Isn’t revenue the ultimate metric to track?

The ultimate business metric is revenue but it’s a lagging indicator. You can’t do anything about last quarter’s profits. You want to find some leading indicator of growth which is why the Net Promoter Score is popular. For many companies growth is measured by positive word of mouth and NPS tracks that reasonably well.

For more established industries repeat purchases from existing customers are better drivers of growth. In those cases, measuring the likelihood to voluntarily repurchase might be a better metric. Oh and by the way, those stealthy auto-billing features often aren’t voluntary.

For example, in the Loyalty and Usability database I maintain for websites and software companies, we found that Walmart had the fewest percentage of users who were referred by friends (as many respondents said:”Why would I tell a friend about Walmart, everyone knows Walmart).

Revenue can also be misleading if it comes at the cost of pissing off your customers.

  • Your mobile carrier sets minute-plans where you pay for more than you need or pay the price when you don’t have enough.
  • The hotel charges you more for three days of slow internet access than you pay for a whole month at home.
  • And who doesn’t love playing the gas tank game with rental cars: forget paper or plastic the choice is overpay now or overpay later for gas you didn’t use or gas that’s 3x the pump price.

Bottom Line: Measure attitudes and Experiences so you can tell what revenue ENRAGES and what revenue ENGAGES the customer.

What indicators tell that you’re using the right customer experience measures?

  1. The customer “feels” it: If you improve a metric and the customer doesn’t notice, did you really improve the customer experience?
  2. It’s meaningful: Measure on time arrivals not on-time departures. Perhaps you don’t have control over the entire experience but the user might not know it and blame you anyway. For example, if you run a website that hosts input from other contributors you might get blamed for their poor quality.  Properly tracking that as a source of detractors might generate new ideas into how you can improve the experience even when you don’t control all of it.
  3. It’s easily measurable: If it’s expensive or a pain to measure then it probably won’t get measured or worse won’t get improved.

 

What are the biggest obstacles to company wide customer experience measurement?

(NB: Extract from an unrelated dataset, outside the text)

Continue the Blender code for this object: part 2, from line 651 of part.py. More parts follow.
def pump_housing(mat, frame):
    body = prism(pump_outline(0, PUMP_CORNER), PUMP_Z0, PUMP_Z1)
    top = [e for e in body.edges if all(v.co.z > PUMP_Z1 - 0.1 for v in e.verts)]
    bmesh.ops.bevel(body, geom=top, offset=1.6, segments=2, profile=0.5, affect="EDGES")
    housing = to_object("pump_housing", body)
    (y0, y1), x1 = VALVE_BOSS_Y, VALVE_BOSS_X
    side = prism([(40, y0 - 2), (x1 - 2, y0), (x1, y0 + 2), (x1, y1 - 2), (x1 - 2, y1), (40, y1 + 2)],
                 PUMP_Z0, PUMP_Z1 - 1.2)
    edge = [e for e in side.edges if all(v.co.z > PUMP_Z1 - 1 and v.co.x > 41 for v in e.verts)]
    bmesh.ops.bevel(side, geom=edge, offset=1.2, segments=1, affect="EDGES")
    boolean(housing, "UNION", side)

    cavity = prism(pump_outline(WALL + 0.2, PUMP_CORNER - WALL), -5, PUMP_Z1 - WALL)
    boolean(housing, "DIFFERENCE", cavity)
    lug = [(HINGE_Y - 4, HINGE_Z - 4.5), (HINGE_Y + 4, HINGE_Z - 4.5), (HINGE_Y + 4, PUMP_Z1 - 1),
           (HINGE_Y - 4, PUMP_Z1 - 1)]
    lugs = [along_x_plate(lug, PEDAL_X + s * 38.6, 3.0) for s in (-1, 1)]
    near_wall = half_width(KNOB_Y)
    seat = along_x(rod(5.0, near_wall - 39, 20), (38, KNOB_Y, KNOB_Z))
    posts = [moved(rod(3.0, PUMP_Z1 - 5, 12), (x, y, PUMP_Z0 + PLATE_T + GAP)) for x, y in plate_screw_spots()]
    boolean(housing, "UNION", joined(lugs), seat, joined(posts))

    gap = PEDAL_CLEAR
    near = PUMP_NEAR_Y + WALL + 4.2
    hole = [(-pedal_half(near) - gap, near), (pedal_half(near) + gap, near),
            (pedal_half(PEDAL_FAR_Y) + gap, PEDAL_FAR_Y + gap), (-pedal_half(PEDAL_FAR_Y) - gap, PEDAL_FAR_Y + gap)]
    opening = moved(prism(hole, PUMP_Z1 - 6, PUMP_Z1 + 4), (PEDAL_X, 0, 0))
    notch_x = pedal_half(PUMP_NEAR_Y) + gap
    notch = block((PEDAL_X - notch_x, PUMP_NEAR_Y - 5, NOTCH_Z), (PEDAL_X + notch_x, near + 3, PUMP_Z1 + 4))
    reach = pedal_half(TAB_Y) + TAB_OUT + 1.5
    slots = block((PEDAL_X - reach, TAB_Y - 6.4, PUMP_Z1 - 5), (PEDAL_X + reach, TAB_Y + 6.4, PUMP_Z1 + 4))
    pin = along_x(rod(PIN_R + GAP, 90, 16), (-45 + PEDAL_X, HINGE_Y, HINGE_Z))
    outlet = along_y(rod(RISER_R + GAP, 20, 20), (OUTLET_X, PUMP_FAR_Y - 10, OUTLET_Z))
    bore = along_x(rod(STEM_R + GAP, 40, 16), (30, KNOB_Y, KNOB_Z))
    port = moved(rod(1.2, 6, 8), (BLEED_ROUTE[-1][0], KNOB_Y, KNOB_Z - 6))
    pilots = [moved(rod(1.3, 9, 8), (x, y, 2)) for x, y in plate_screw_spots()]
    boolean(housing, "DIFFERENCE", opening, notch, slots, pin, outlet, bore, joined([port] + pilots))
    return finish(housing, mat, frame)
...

  1. Getting a measure everyone feels like they can improve: Nothing quite like being held accountable for a corporate metric that isn’t part of your day job, or worse, you have little control over.
  2. Obsessing over the “right” measure and the perfect time to measure. Do we survey after the purchase, during customer support calls, from a 3rd party?  Most customer satisfaction and loyalty measures are strongly correlated. Pick a few good candidates and work with them. I’ve seen double-digit differences in Net Promoter Scores for the same product, taken at the same time. Some come from customer support (typically lower) and others from after purchasing (typically higher). All metrics are flawed, most are useful, especially when you compare the same ones over time.
  3. Obsessing over large sample sizes: Yes it’s nice to have thousands of responses, in many cases you come to the same conclusion with a fraction of the sample size with slightly less precision. For a simple agree/disagree question you have a margin of error of +/- 5% at a sample size around 300. You need over 1000 people to cut that margin of error in half.

 

What type of metrics should websites include in their customer experience reports?

For websites you need to measure these essential elements:

  • Usability: People come to a website to do things. If they can’t do it they won’t purchase return, or recommend.
  • Credibility: Do customers trust your brand, and that you don’t have nefarious intentions with your personal data?
  • Loyalty : How likely are customer recommending the website to friends and how likely are they to revisit?
  • Appearance: Customers judge you based on how your website looks.

What are best practices for measuring customer experience quality?

  1. Use 3rd party data where possible to get a better pulse on what current and former customers really think—not just the really happy ones who respond to your survey.
  2. Understand chance fluctuations from real differences using confidence intervals and statistics.
  3. Use multiple methods: A/B testing, site analytics and usability testing can triangulate on customer insights.
  4. Don’t obsess over large sample sizes. You can learn a lot from a few customers statistically. We found key insights from watching 11 users on the Autodesk website that we couldn’t see with 11k using analytics.
  5. Use a mix of qualitative and quantitative methods:  The two aren’t mutually exclusive. You can always quantify the comments and qualitative insights you gather while understanding the “why” behind those detractors.
  6. Measure both immediate experiences and lasting experiences: immediate perceptions of the experience, while related to the lasting impression, are distinct.
  7. Simulate actual scenarios in usability tests to get at the drivers behind the metrics.

 

What would you take away to change how you measure CUX in your company?

  1. People will teach to the test. If bonuses are based on scores, people will find creative ways to inflate scores or survey only happy customers.  My rep at the car dealer told me to expect an email survey after my appointment. He told me the only “correct” answer was a 10—extremely satisfied.  An in-house instructor at a Fortune 100 company recently told the audience when filling out the evaluations that scores of 9-10 on the 0-10 scale are “promoters.”
  2. Don’t obsess on finding the “ultimate” bullet proof metric that’s always perfect: All measures are flawed, most are useful. You can get different data when you ask current customers, prior to a purchase, during a customer support call or while using a product. It’s all about making comparisons using the same method over time. The hardest part is doing something about improving the problems.
  3. Identify the key drivers of loyalty, usability and repurchasing. While there are often 20-30 variables that impact attitudes and actions, there are usually 3 to 5 which account for the majority of the changes. Find those vital few variables using multiple regression analysis–a topic for another blog.